Cuando la vida considerada indigna para vivir o ser vivida lleva a la decisión suicida, menores son los acuerdos éticos, morales, deontológicos. Küng cita a Saskia Frei, presidenta de la asociación de Eutanasia EXIT, quienes presentaron en el 2014 una propuesta para la liberalización del suicidio asistido en la vejez. Muchos ancianos terminan suicidándose por una serie importante de dolencias, en soledad y de formas poco dignas, por lo cual cabría un acompañamiento para ellos y sus familiares. Quizá la extrapolación de este argumento para los dos primeros casos presentados (y para tantos otros) sea el escenario que las leyes desean contemplar: estas personas, haciendo uso de su autonomía y libertad, podrían suicidarse sin ningún tipo de asistencia. ¿No debería garantizarse que este trance pueda ser llevado con el mayor cuidado posible?
Creo que la vida humana presupone una dignidad ontológica, es decir, es valiosa en sí misma, más allá de toda circunstancia y debemos disponer los medios necesarios para que ella prevalezca. Los autistas estamos expuestos constantemente al atropello de esa dignidad primordial.

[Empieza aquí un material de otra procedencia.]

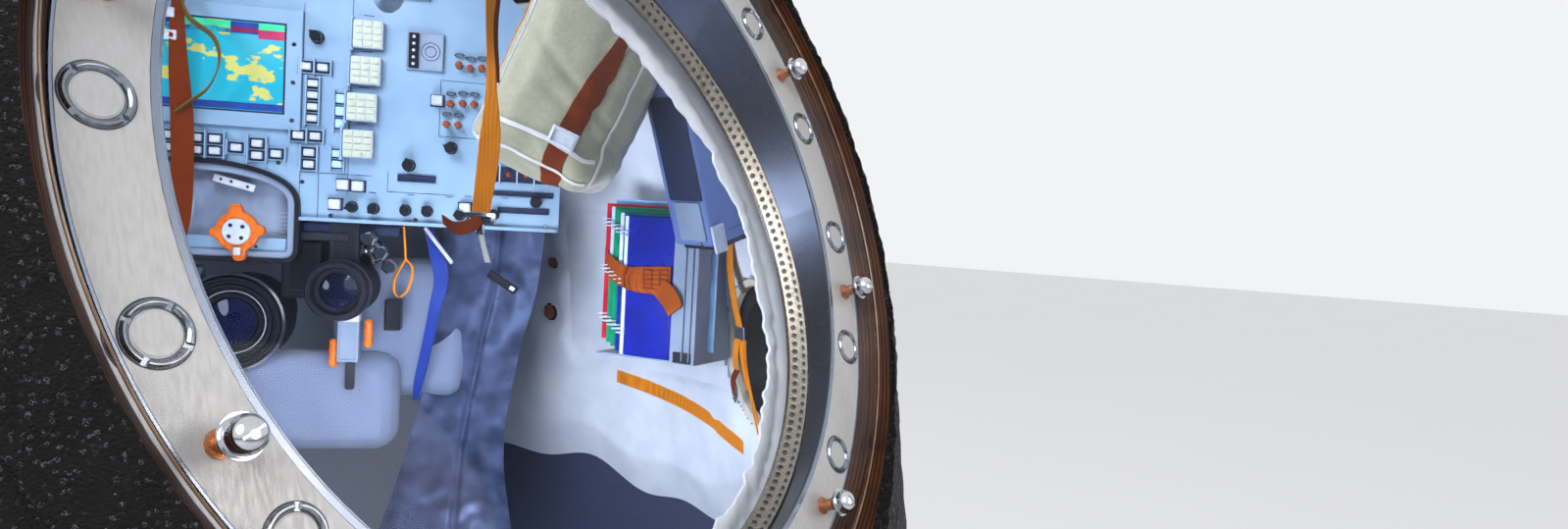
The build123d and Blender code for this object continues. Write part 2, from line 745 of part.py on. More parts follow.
# Hinge lugs below the frame, and their pin
with BuildPart() as hinge_lugs:
    for side in (-1, 0, 1):
        with BuildSketch(hinge.offset(side * HINGE_LUG_Y - HINGE_LUG_W / 2)):
            Circle(HINGE_EYE_R)
            with Locations((0, (HINGE_DROP - FIT) / 2)):
                Rectangle(2 * HINGE_EYE_R, HINGE_DROP - FIT)
            Circle(HINGE_PIN_R + HINGE_RUN, mode=Mode.SUBTRACT)
        extrude(amount=HINGE_LUG_W)
save(hinge_lugs.part, "hinge_lugs")

pin_half = HINGE_LUG_Y + HINGE_LUG_W
with BuildPart() as hinge_pin:
    with BuildSketch(hinge.offset(-pin_half)):
        Circle(HINGE_PIN_R)
    extrude(amount=2 * pin_half)
save(hinge_pin.part, "hinge_pin")

# Lock under the lid: hub, hand wheel and radial bolts
with BuildPart() as hatch_lock:
    with BuildSketch(Plane.XY.offset(lid_low - FIT)):
        Circle(LOCK_HUB_R * 0.6)
    extrude(amount=-LOCK_DROP)
    with BuildSketch(Plane.XY.offset(lid_low - FIT - LOCK_DROP)):
        Circle(LOCK_WHEEL_R)
        Circle(LOCK_WHEEL_R - 2 * LOCK_WHEEL_T, mode=Mode.SUBTRACT)
        with PolarLocations(0, 3):
            with Locations((LOCK_WHEEL_R / 2, 0)):
                Rectangle(LOCK_WHEEL_R - LOCK_WHEEL_T, LOCK_WHEEL_T)
    extrude(amount=LOCK_WHEEL_T)
    for turn in range(LOCK_RODS):
        spoke = radians(360 / LOCK_RODS * turn)
        with BuildSketch(
            Plane(
                origin=(0, 0, lid_low - 2 * LOCK_ROD_R),
                x_dir=(-sin(spoke), cos(spoke), 0),
                z_dir=(cos(spoke), sin(spoke), 0),
            )
        ):
            Circle(LOCK_ROD_R)
        extrude(amount=lid_r - LOCK_ROD_R)
    with BuildSketch(Plane.XY.offset(lid_low - 4 * LOCK_ROD_R)):
        Circle(LOCK_HUB_R * 0.8)
    extrude(amount=3.5 * LOCK_ROD_R)
save(hatch_lock.part, "hatch_lock")

# Portholes: a frame through the wall and a thick pane in it, on both sides
for side, plane in port_planes.items():
    outline = (
        (PORT_CLEAR_R, -WALL - PORT_INNER_T),
        (PORT_FRAME_R, -WALL - PORT_INNER_T),
        (PORT_FRAME_R, PORT_FRAME_PROUD),
        (PORT_CLEAR_R + PORT_INNER_T, PORT_FRAME_PROUD),
        (PORT_CLEAR_R, PORT_FRAME_PROUD - PORT_INNER_T),
    )
    with BuildPart() as port_frame:
        add(turned(section_of(plane), outline))
    save(port_frame.part, f"porthole_frame_{side}")
    with BuildPart() as port_glass:
        with BuildSketch(plane.offset(-WALL / 2)):
            Circle(PORT_CLEAR_R - FIT)
        extrude(amount=PORT_GLASS_T)
    save(port_glass.part, f"porthole_glass_{side}")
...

Moralmente, nuestros actos son juzgados como “anormales”, estigmatizados, indignos de los mayoritarios. Socialmente, vivimos en situaciones de discapacidad, vulnerabilidad y exclusión; nuestras vidas aparecen indignas ante las barreras y el ostracismo de la sociedad capacitista y del rendimiento. Existencialmente, tanto quienes logramos muchas de nuestras metas como quienes no, estamos unidos por el extrañamiento constante de no hallar lugar ni seguridad plenos, de sobrevivir a la invalidación sostenida, de sentirnos indignos por poder ser autistas o indignos de no ser neurotípicos.
Cuando un autista toma la decisión de solicitar un suicidio asistido, ¿no será, justamente, aquello que la sociedad capacitista espera? Si la sociedad actual descarta a muchos discapacitados haciendo indignas sus condiciones de vida, ¿no se estaría haciendo un juego a una eugenesia disfrazada de libertad? Cabe preguntarse ante cada solicitud que implique el término de la vida si la sociedad y sus instituciones hicieron todo lo necesario para restituir la conciencia de una dignidad moral, para garantizar el acceso a un bienestar cotidiano donde la dignidad vital prevalezca, ofreciendo un significado digno a la existencia. ¿Es una decisión realmente autónoma y libre la tomada desde el descarte moral y social?
Cuando alguien, con todas las dimensiones que implican la dignidad de la vida garantizadas y satisfechas, decide ponerle término, abre ante nosotros la insondable realidad de la propia conciencia. En otras situaciones, cada suicidio comporta una suma de fracasos colectivos cuando no de indolencia y complicidades. La vida autista merece una dignidad autista.